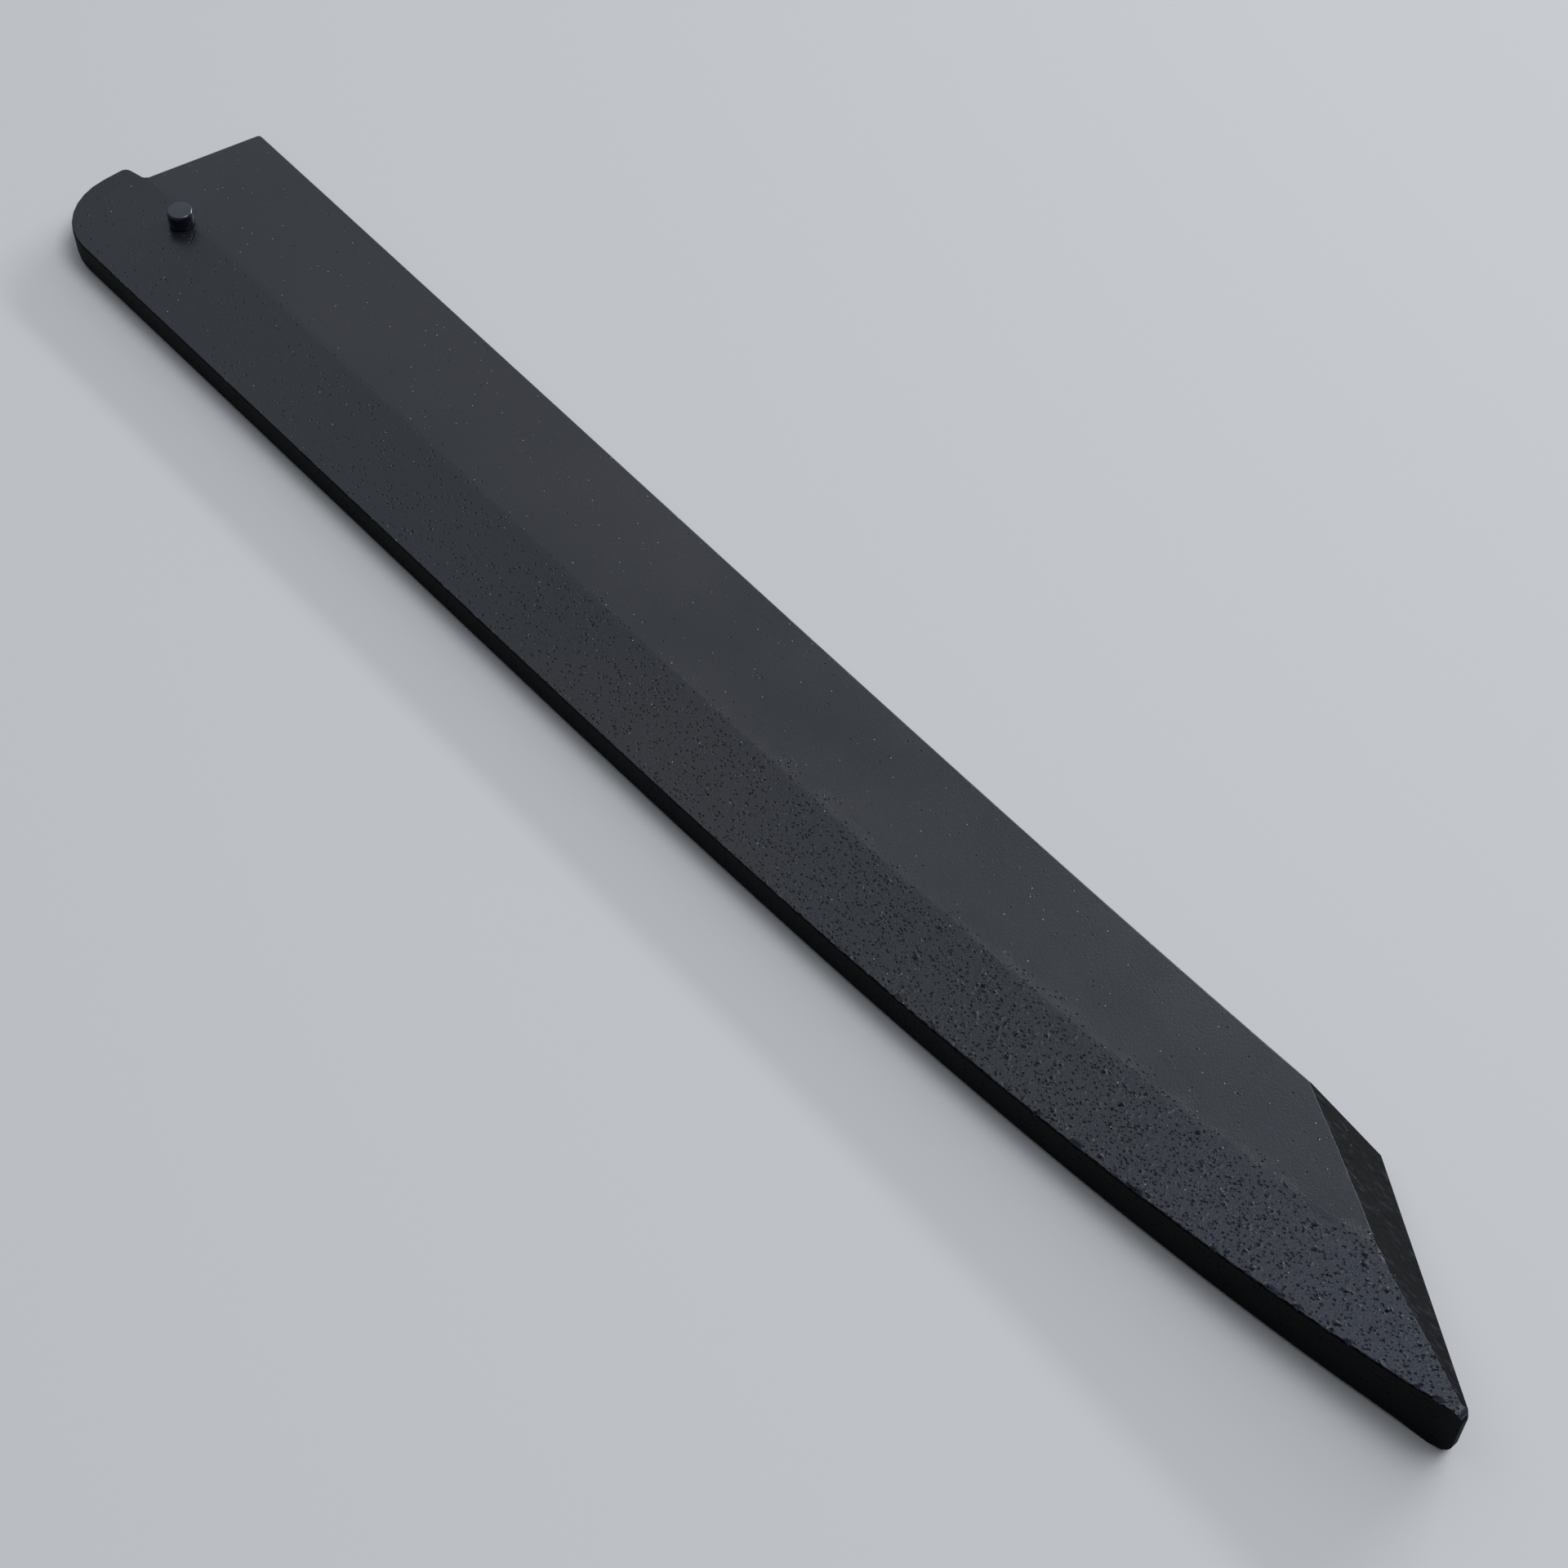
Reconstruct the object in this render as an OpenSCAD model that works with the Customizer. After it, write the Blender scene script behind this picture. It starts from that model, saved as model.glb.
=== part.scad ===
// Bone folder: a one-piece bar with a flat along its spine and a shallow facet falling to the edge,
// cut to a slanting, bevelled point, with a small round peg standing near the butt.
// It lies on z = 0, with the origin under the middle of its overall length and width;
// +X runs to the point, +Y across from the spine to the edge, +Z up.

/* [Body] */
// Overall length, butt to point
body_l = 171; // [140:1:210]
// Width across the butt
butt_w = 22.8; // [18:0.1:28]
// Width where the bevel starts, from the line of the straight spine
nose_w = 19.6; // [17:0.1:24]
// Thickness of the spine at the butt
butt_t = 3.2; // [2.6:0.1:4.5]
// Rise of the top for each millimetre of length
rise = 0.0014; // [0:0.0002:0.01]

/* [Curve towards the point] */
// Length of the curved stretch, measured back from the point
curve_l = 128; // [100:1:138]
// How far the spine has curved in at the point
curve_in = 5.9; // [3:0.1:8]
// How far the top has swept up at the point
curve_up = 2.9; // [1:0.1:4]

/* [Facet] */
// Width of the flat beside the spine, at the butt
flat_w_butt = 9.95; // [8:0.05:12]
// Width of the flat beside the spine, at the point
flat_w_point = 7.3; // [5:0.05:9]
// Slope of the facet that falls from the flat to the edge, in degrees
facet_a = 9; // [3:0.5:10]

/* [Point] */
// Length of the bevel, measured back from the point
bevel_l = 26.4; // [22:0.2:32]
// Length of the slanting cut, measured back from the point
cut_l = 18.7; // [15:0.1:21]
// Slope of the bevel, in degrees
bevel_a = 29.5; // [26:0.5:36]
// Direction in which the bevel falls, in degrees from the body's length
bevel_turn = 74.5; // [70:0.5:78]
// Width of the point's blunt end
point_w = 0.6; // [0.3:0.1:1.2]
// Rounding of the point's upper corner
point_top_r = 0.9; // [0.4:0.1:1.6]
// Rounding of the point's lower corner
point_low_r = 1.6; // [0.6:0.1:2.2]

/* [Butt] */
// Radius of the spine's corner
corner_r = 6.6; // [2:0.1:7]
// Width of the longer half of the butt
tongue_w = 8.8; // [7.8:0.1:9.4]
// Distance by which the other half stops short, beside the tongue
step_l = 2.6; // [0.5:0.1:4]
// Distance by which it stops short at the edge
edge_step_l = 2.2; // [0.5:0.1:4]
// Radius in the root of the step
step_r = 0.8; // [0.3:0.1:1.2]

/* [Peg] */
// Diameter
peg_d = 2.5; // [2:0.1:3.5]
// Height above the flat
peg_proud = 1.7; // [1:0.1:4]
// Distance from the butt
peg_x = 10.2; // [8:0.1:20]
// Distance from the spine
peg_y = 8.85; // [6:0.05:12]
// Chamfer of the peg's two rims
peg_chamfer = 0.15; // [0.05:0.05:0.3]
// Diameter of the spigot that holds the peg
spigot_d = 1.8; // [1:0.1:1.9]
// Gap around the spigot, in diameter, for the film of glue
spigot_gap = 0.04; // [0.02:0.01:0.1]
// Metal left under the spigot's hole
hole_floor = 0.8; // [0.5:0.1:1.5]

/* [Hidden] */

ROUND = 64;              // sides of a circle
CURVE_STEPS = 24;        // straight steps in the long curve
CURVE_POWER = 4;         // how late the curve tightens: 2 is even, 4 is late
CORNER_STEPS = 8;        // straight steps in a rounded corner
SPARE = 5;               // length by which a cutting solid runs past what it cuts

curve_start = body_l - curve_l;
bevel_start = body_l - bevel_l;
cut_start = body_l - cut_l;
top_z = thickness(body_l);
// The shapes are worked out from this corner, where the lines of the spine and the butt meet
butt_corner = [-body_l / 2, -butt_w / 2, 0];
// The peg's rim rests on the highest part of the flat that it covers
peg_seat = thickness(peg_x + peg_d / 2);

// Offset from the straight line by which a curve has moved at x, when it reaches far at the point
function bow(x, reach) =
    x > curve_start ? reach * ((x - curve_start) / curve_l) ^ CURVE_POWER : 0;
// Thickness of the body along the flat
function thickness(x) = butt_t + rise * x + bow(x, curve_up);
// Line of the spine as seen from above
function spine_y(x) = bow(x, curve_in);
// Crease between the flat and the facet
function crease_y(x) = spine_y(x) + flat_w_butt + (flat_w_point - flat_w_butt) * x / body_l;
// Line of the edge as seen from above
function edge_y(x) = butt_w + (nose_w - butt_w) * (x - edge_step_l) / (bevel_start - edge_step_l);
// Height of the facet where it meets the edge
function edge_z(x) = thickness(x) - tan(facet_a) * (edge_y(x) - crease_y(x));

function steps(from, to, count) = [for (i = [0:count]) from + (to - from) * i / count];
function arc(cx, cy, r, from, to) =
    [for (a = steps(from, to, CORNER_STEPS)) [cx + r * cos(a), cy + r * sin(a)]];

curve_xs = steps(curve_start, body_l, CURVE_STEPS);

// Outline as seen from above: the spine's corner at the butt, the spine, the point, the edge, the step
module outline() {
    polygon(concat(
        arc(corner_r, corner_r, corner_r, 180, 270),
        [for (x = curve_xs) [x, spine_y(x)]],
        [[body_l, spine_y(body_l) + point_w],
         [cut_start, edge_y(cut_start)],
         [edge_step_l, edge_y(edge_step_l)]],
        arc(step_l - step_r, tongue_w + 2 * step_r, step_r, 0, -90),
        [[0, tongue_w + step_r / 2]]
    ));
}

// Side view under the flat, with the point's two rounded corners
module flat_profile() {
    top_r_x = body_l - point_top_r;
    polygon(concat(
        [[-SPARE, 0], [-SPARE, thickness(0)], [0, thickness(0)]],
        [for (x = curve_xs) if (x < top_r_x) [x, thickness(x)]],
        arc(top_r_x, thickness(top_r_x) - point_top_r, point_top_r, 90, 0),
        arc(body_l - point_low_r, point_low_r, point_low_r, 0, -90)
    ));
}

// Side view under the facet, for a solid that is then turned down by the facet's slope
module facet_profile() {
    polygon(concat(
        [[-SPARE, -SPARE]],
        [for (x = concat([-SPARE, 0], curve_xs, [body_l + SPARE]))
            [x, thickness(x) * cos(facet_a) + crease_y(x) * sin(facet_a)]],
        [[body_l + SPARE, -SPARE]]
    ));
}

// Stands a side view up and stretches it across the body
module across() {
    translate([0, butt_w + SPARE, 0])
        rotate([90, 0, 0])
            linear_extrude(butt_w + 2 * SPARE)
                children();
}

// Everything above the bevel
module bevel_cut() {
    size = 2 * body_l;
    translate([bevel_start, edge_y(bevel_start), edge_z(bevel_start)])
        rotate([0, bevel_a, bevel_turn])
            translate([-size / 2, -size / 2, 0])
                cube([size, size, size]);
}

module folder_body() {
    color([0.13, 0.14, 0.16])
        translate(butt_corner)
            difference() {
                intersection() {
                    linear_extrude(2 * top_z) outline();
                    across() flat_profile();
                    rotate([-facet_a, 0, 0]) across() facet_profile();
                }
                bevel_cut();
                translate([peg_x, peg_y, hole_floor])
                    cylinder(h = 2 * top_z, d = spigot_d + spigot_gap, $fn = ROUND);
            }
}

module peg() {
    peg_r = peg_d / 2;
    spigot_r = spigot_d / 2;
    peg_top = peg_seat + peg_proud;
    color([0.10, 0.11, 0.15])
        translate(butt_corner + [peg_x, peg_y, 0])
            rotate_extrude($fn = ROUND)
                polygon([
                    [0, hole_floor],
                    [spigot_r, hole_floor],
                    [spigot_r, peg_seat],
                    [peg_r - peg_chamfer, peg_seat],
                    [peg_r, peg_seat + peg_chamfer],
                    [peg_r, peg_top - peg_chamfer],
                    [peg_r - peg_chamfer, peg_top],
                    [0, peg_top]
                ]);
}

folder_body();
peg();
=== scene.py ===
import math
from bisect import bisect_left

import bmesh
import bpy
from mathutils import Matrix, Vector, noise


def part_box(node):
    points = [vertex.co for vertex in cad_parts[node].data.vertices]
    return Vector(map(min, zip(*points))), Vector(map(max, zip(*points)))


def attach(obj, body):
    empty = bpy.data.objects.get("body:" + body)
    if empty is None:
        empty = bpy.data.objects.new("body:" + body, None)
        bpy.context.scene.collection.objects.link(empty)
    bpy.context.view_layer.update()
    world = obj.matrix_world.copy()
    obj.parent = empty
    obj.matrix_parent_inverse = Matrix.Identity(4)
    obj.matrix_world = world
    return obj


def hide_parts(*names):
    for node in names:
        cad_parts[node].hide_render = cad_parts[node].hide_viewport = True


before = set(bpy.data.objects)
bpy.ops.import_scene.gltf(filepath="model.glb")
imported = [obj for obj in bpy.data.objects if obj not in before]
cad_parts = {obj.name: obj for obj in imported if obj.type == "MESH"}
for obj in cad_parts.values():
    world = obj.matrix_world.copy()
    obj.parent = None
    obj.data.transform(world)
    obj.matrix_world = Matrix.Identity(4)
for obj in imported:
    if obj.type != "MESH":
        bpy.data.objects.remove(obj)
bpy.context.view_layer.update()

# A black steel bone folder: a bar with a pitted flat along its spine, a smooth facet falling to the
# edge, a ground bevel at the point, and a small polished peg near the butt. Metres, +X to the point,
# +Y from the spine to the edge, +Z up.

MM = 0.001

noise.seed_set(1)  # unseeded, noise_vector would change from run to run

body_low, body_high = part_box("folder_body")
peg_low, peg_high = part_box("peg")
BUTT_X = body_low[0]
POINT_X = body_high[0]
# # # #
Set down, exactly as written, each line of the data from its opening line through the one containing "facet_a = 9; // [3:0.5:10]". Output nothing more.

# Task response
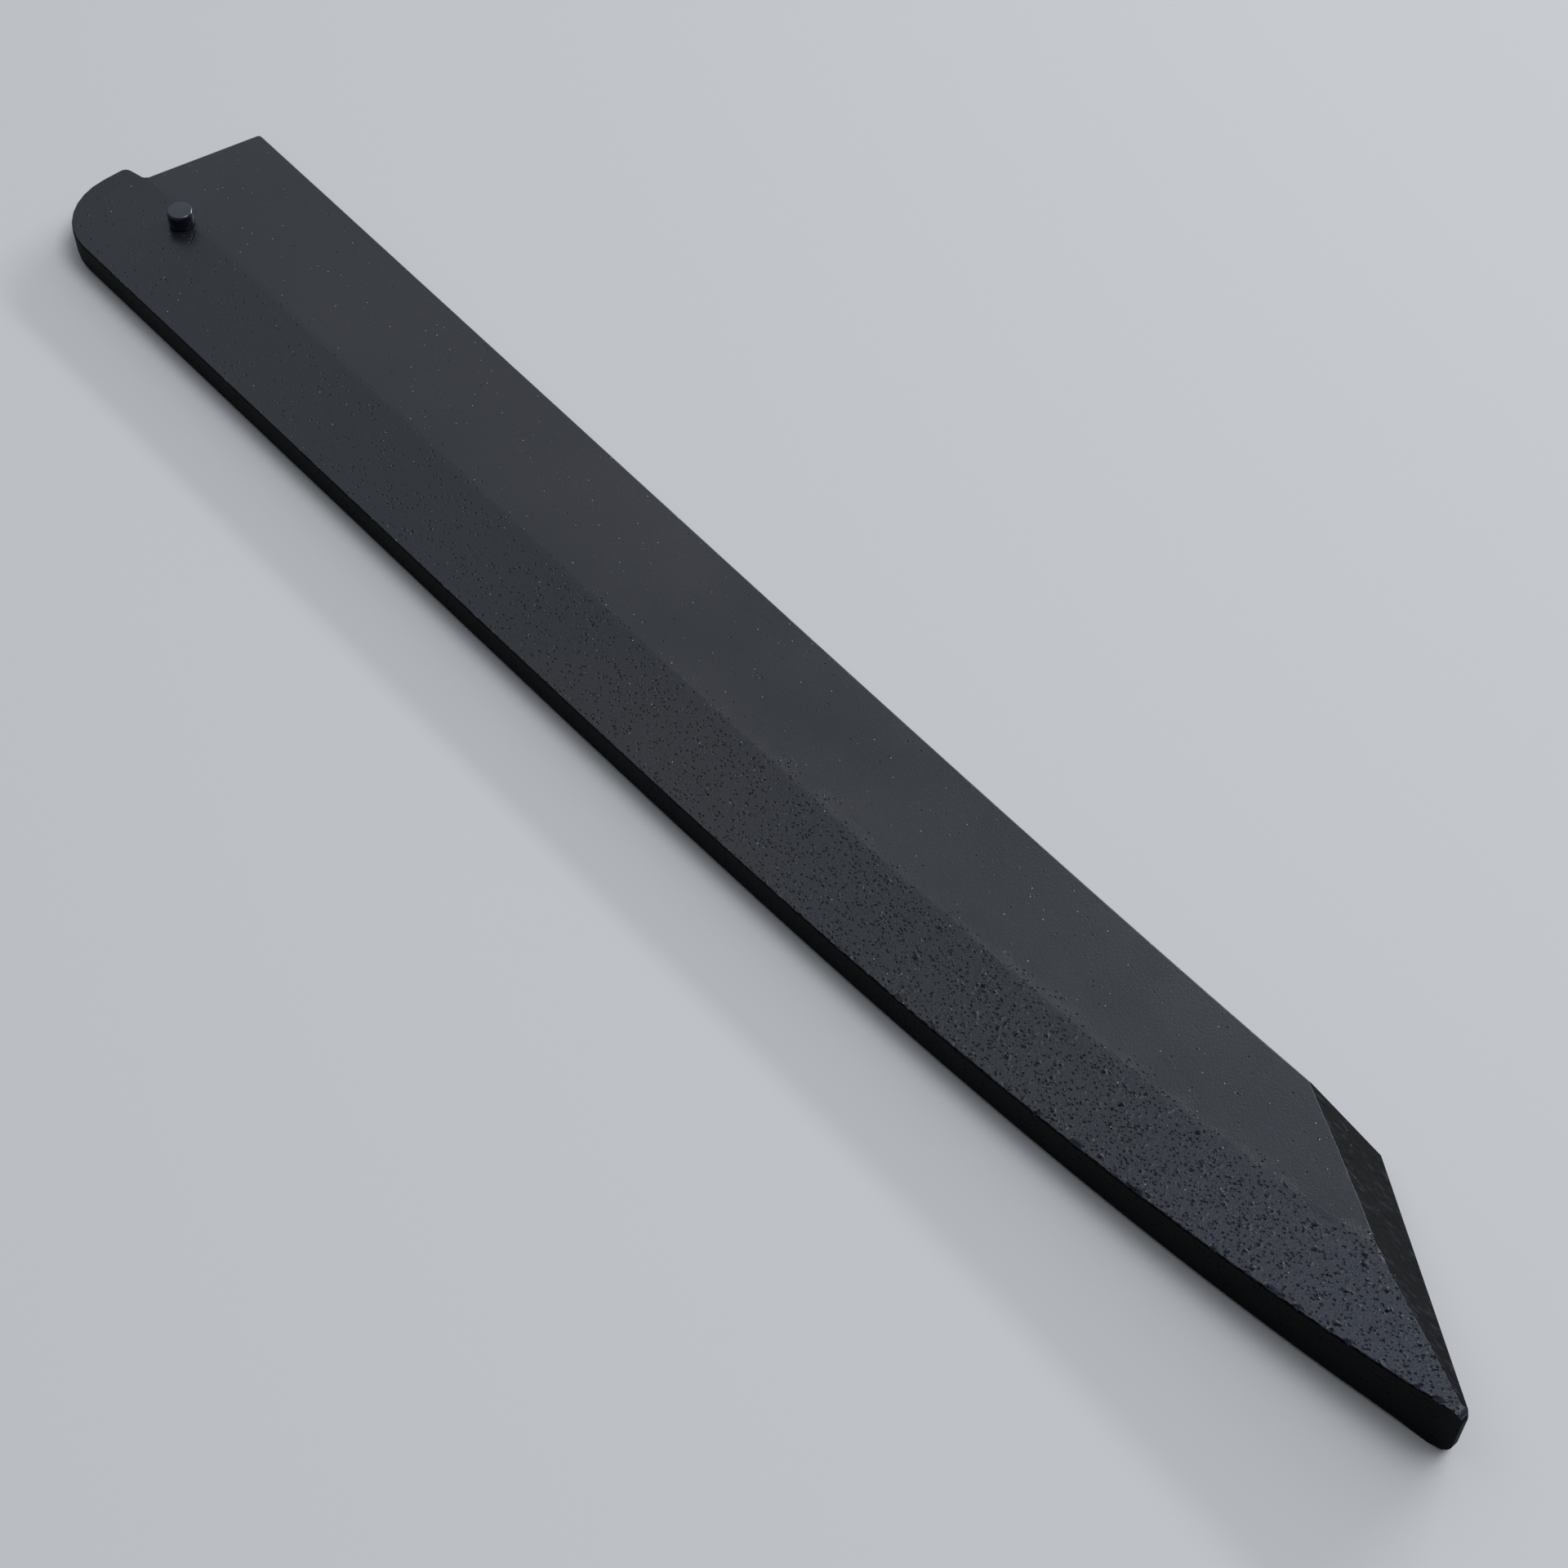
Reconstruct the object in this render as an OpenSCAD model that works with the Customizer. After it, write the Blender scene script behind this picture. It starts from that model, saved as model.glb.
=== part.scad ===
// Bone folder: a one-piece bar with a flat along its spine and a shallow facet falling to the edge,
// cut to a slanting, bevelled point, with a small round peg standing near the butt.
// It lies on z = 0, with the origin under the middle of its overall length and width;
// +X runs to the point, +Y across from the spine to the edge, +Z up.

/* [Body] */
// Overall length, butt to point
body_l = 171; // [140:1:210]
// Width across the butt
butt_w = 22.8; // [18:0.1:28]
// Width where the bevel starts, from the line of the straight spine
nose_w = 19.6; // [17:0.1:24]
// Thickness of the spine at the butt
butt_t = 3.2; // [2.6:0.1:4.5]
// Rise of the top for each millimetre of length
rise = 0.0014; // [0:0.0002:0.01]

/* [Curve towards the point] */
// Length of the curved stretch, measured back from the point
curve_l = 128; // [100:1:138]
// How far the spine has curved in at the point
curve_in = 5.9; // [3:0.1:8]
// How far the top has swept up at the point
curve_up = 2.9; // [1:0.1:4]

/* [Facet] */
// Width of the flat beside the spine, at the butt
flat_w_butt = 9.95; // [8:0.05:12]
// Width of the flat beside the spine, at the point
flat_w_point = 7.3; // [5:0.05:9]
// Slope of the facet that falls from the flat to the edge, in degrees
facet_a = 9; // [3:0.5:10]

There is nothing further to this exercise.